The silver is simply optimization. If you can make your coil wire 5%
bigger, you should have already done that. Then if you want to optimized
1 + 0.05, silver plate it.
Mikek

On Mon, 9 Nov 2015 01:59:06 -0500, rickman wrote:

I'm not familiar with automatic tuners that can tune the antenna while
in use.

The basic benefits of having a remote controller a
1. RF safety and you're not part of the antenna system.
2. A controller is easier to umm.... control.
3. Automatic remote tuning reacts to changes when you're not looking
at the VSWR meter.
4. White knuckle tuning is difficult. Let the servos do the work.
5. It's the only effective way to tune a loop mounted on a tall pole,
tower, or roof.

One of the issues someone pointed out was that the dielectric
can heat up from the energy absorbed during transmission. Is an antenna
tuner real time in this case?

Yes in receive. Probably not in transmit. In receive, you can tune
all you want and nothing will explode or catch fire. In transmit, you
can easily tune through full power and arc over the tuning capacitor.
Auto tuning also goes through the optimum VSWR point several times
during the tuning cycle. You transmitter may not like operating into
a high VSWR load during tuning.

The solution is to tune at low tranmit power levels. Once the lowest
VSWR point is found, you can increase your power. However, that
usually prevents you from "tweaking" the tuning at full power, which
is what you need to compensate for thermal drift. It's also difficult
to tune with any modulation other than CW. I think (not sure) that
some controllers have this ability, probably with warnings and
disclaimers. I wouldn't trust it. Basically, to make it work
requires a VWSR sensor and calculator that works when there's
modulation, and a tuning capacitor that can tolerate moving while
passing high currents. Arcing and welding the bearing and bushings
might be a problem.

I crunched some numbers and found 100's of PPM change in tuned frequency
due to ambient temperature change over the course of a year for an
antenna with an air or vacuum tuning capacitor. I can find ceramic
dielectrics that would be lower than this and even in the opposite
direction to offset the natural drift. But I can't find this info for PEX.

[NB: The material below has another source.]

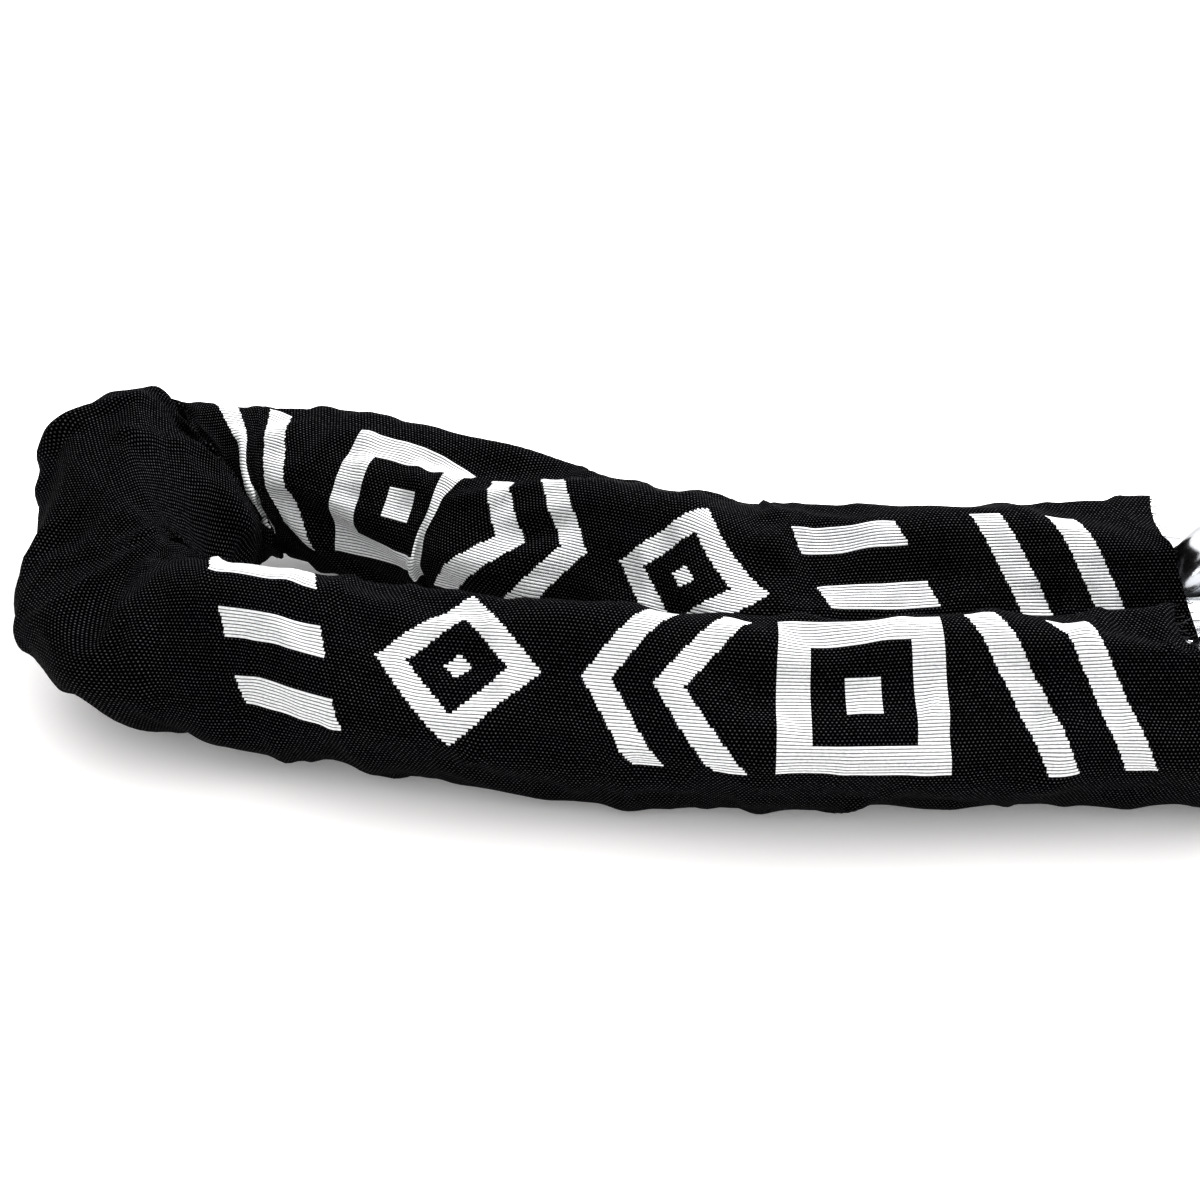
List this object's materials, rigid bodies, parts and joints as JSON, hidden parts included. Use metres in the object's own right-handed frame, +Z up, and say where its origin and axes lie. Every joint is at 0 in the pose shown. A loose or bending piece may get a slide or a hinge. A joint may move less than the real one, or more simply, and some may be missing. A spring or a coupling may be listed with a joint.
{
  "type": "chain lock",
  "caption": "Hardened round-wire chain in a black woven sleeve, folded into a U, with a padlock hooked through its back end link.",
  "frame": {"origin": "bottom centre of the whole lock's box, on the surface it lies on", "axes": "+X along the strands towards the padlock, +Y towards the back strand, +Z up"},
  "size_m": [0.3874, 0.1264, 0.0368],
  "materials": {
    "link_zinc": "bright zinc plate on a hardened link, fine scuffs",
    "sleeve_weave": "charcoal woven nylon with a white woven pattern",
    "shackle_chrome": "hard chrome",
    "block_paint": "black powder coat",
    "jacket_rubber": "moulded black rubber",
    "nickel": "nickel plate",
    "brass": "machined brass",
    "bow_plastic": "moulded black plastic"
  },
  "bodies": {
    "apex": {"link_apex": "link_zinc", "sleeve_front_1": "sleeve_weave", "sleeve_back_1": "sleeve_weave"},
    "front_1": {"link_front_1": "link_zinc", "sleeve_front_2": "sleeve_weave"},
    "front_2": {"link_front_2": "link_zinc", "sleeve_front_3": "sleeve_weave"},
    "front_3": {"link_front_3": "link_zinc", "sleeve_front_4": "sleeve_weave"},
    "front_4": {"link_front_4": "link_zinc", "sleeve_front_5": "sleeve_weave"},
    "front_5": {"link_front_5": "link_zinc", "sleeve_front_6": "sleeve_weave"},
    "front_6": {"link_front_6": "link_zinc", "sleeve_front_7": "sleeve_weave"},
    "front_7": {"link_front_7": "link_zinc", "sleeve_front_8": "sleeve_weave"},
    "front_8": {"link_front_8": "link_zinc"},
    "back_1": {"link_back_1": "link_zinc", "sleeve_back_2": "sleeve_weave"},
    "back_2": {"link_back_2": "link_zinc", "sleeve_back_3": "sleeve_weave"},
    "back_3": {"link_back_3": "link_zinc", "sleeve_back_4": "sleeve_weave"},
    "back_4": {"link_back_4": "link_zinc", "sleeve_back_5": "sleeve_weave"},
    "back_5": {"link_back_5": "link_zinc", "sleeve_back_6": "sleeve_weave"},
    "back_6": {"link_back_6": "link_zinc", "sleeve_back_7": "sleeve_weave"},
    "back_7": {"link_back_7": "link_zinc", "sleeve_back_8": "sleeve_weave"},
    "back_8": {"link_back_8": "link_zinc"},
    "shackle": {"shackle": "shackle_chrome"},
    "lock": {"lock_body": "block_paint", "jacket": "jacket_rubber", "guard_plate": "nickel", "plate_screw_1": "nickel", "plate_screw_2": "nickel", "shackle_spring": "nickel"},
    "core": {"barrel": "brass", "cam": "brass", "sidebar": "nickel", "disc_1": "brass", "disc_2": "brass", "disc_3": "brass", "disc_4": "brass", "disc_5": "brass", "disc_6": "brass"},
    "heel_ball": {"ball_heel": "shackle_chrome"},
    "toe_ball": {"ball_toe": "shackle_chrome"},
    "key": {"key_blade": "nickel", "key_bow": "bow_plastic"}
  },
  "joints": [
    {"name": "swing_front_1", "type": "hinge", "parent": "apex", "child": "front_1", "pos_m": [-0.17368, -0.00727, 0.0184], "axis": [0, 0, -1], "range_deg": [0, 60], "deforming": ["sleeve_front_1"]},
    {"name": "swing_front_2", "type": "hinge", "parent": "front_1", "child": "front_2", "pos_m": [-0.1642, -0.02186, 0.0184], "axis": [0, 0, -1], "range_deg": [0, 60], "deforming": ["sleeve_front_2"]},
    {"name": "lift_front_3", "type": "hinge", "parent": "front_2", "child": "front_3", "pos_m": [-0.13412, -0.02936, 0.0184], "axis": [-0.2419, -0.9703, 0], "range_deg": [0, 35], "deforming": ["sleeve_front_3"]},
    {"name": "swing_front_4", "type": "hinge", "parent": "front_3", "child": "front_4", "pos_m": [-0.10404, -0.03686, 0.0184], "axis": [0, 0, -1], "range_deg": [0, 40], "deforming": ["sleeve_front_4"]},
    {"name": "lift_front_5", "type": "hinge", "parent": "front_4", "child": "front_5", "pos_m": [-0.07343, -0.04171, 0.0184], "axis": [0.1564, 0.9877, 0], "range_deg": [-35, 0], "deforming": ["sleeve_front_5"]},
    {"name": "swing_front_6", "type": "hinge", "parent": "front_5", "child": "front_6", "pos_m": [-0.04262, -0.04475, 0.0184], "axis": [0, 0, 1], "range_deg": [-40, 0], "deforming": ["sleeve_front_6"]},
    {"name": "lift_front_7", "type": "hinge", "parent": "front_6", "child": "front_7", "pos_m": [-0.01166, -0.04313, 0.0184], "axis": [0.0523, -0.9986, 0], "range_deg": [0, 35], "deforming": ["sleeve_front_7"]},
    {"name": "swing_front_8", "type": "hinge", "parent": "front_7", "child": "front_8", "pos_m": [0.01932, -0.04242, 0.0184], "axis": [0, 0, -1], "range_deg": [-10, 35], "deforming": ["sleeve_front_8"]},
    {"name": "swing_back_1", "type": "hinge", "parent": "apex", "child": "back_1", "pos_m": [-0.16139, 0.0356, 0.0184], "axis": [0, 0, 1], "range_deg": [0, 60], "deforming": ["sleeve_back_1"]},
    {"name": "swing_back_2", "type": "hinge", "parent": "back_1", "child": "back_2", "pos_m": [-0.14561, 0.04296, 0.0184], "axis": [0, 0, 1], "range_deg": [0, 60], "deforming": ["sleeve_back_2"]},
    {"name": "lift_back_3", "type": "hinge", "parent": "back_2", "child": "back_3", "pos_m": [-0.11729, 0.03035, 0.0184], "axis": [-0.4067, -0.9135, 0], "range_deg": [0, 35], "deforming": ["sleeve_back_3"]},
    {"name": "swing_back_4", "type": "hinge", "parent": "back_3", "child": "back_4", "pos_m": [-0.09278, 0.0123, 0.0184], "axis": [0, 0, 1], "range_deg": [0, 40], "deforming": ["sleeve_back_4"]},
    {"name": "lift_back_5", "type": "hinge", "parent": "back_4", "child": "back_5", "pos_m": [-0.06469, -0.0008, 0.0184], "axis": [0.4226, 0.9063, 0], "range_deg": [-35, 0], "deforming": ["sleeve_back_5"]},
    {"name": "swing_back_6", "type": "hinge", "parent": "back_5", "child": "back_6", "pos_m": [-0.03496, -0.00655, 0.0184], "axis": [0, 0, -1], "range_deg": [-40, 0], "deforming": ["sleeve_back_6"]},
    {"name": "lift_back_7", "type": "hinge", "parent": "back_6", "child": "back_7", "pos_m": [-0.004, -0.00493, 0.0184], "axis": [0.0523, -0.9986, 0], "range_deg": [0, 35], "deforming": ["sleeve_back_7"]},
    {"name": "swing_back_8", "type": "hinge", "parent": "back_7", "child": "back_8", "pos_m": [0.02698, -0.00422, 0.0184], "axis": [0, 0, 1], "range_deg": [0, 35], "deforming": ["sleeve_back_8"]},
    {"name": "shackle_swing", "type": "hinge", "parent": "back_8", "child": "shackle", "pos_m": [0.05968, -0.00222, 0.0184], "axis": [0, 1, 0], "range_deg": [-90, 0]},
    {"name": "shackle_slide", "type": "slide", "parent": "shackle", "child": "lock", "axis": [1, 0, 0], "range_m": [0, 0.0185], "deforming": ["shackle_spring"]},
    {"name": "core_turn", "type": "hinge", "parent": "lock", "child": "core", "pos_m": [0.12968, -0.00222, 0.0184], "axis": [1, 0, 0], "range_deg": [-90, 0]},
    {"name": "heel_ball_slide", "type": "slide", "parent": "lock", "child": "heel_ball", "axis": [0, -1, 0], "range_m": [0, 0.0024]},
    {"name": "toe_ball_slide", "type": "slide", "parent": "lock", "child": "toe_ball", "axis": [0, 1, 0], "range_m": [0, 0.0024]},
    {"name": "key_slide", "type": "slide", "parent": "core", "child": "key", "axis": [-1, 0, 0], "range_m": [-0.05, 0]}
  ],
  "couplings": [
    {"joint": "heel_ball_slide", "follows": "core_turn", "m_per_rad": -0.00152},
    {"joint": "toe_ball_slide", "follows": "core_turn", "m_per_rad": -0.00152}
  ]
}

I looked and also didn't find anything. The problem is that you don't
find tempco data for plumbing parts that were not intended to be used
for RF components.

I'm not terribly concerned with the actual value of Er and even the
dielectric strength. What is important to me is the temperature
coefficient of Er.

Again, I think you might be trying to solve a problem that has already
been solved by automatic tuning (which you need anyway). Unless you
plan to transmit endlessly, you can simply press the tune button on
the controller a few times per hour, and be done with trying to
temperature stabilize the loop.

Interesting, but nearly every discussion I find on loop antennas has a
lot of fluff content.

RF is magic. It's difficult to explain some things.

Here is some from this discussion, "By the way
PEX is cross linked polyethylene and is superior to using sheet Teflon
in this instance." Unless the reason is stated for considering PEX
superior to Teflon, I haven't learned anything. I'm certainly not going
to take an anonymous person's word for it.

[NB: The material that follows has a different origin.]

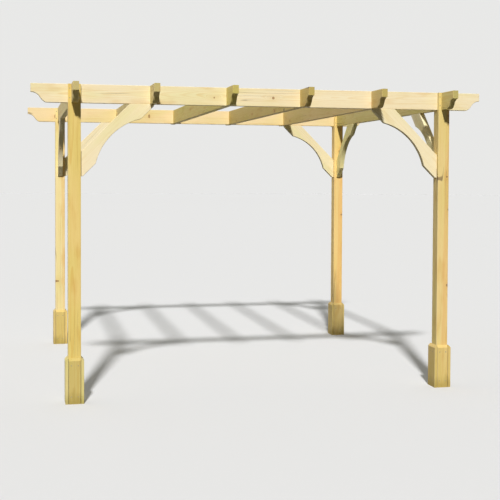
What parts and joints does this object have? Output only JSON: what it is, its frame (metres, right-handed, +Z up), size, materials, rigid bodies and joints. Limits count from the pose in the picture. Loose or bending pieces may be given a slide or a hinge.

The world is divided between practitioners of theory and of practice.
Those who favor can explain anything, but can't build anything that
actually works. Those that favor practice tend to build strange
contraptions that they can't explain. That's also probably the main
source of what you call "fluff". Sometimes, I run into a theoretician
that knows which end of the soldering iron to grab, but they are rare.
For the record, I'm a practitioner of practice, trial-n-error, and
magic. I have difficulty explaining some things, and I think you've
seen my horrid math.

I'm talking about water impacts. Humidity and rain soak into materials.
Some by absorption, others by infiltration into micro-cracks. I saw
some materials that talked about water trees in PEX. This is not a
universal problem in all plastics.

I come from the marine radio part of the business. Water and
corrosion are key parts of the marine radio problem. Many materials
are hygroscopic and will absorb moisture. Apply some RF and the water
boils out, as in a microwave oven. Do it too fast, and the material
can crack. Of course, the tuning will change. Lots of info on
plastics selection for minimal water absorption found online. For
example:
http://www.curbellplastics.com/technical-resources/pdf/water-absorption-plastics.pdf
Polypropylene would be my first choice for minimal water absorption.
However, it requires UV protection, which for RF applications means
some kind of conformal coating. (Adding carbon black is a bad idea as
it causes heating problems).

There are simple facts about silver that make it only very
slightly better than copper for RF circuits. I know that you can
increase the size of the conductor by less than 5% as an alternative to
using silver plating if the electrical characteristics are the goal.
Can you explain why silver is required? The numbers don't show it.

Antennas are mounted outdoors where exposed copper is an invitation to
corrosion. If one must protect the copper with something, why not use
silver, which also improves its RF characteristics?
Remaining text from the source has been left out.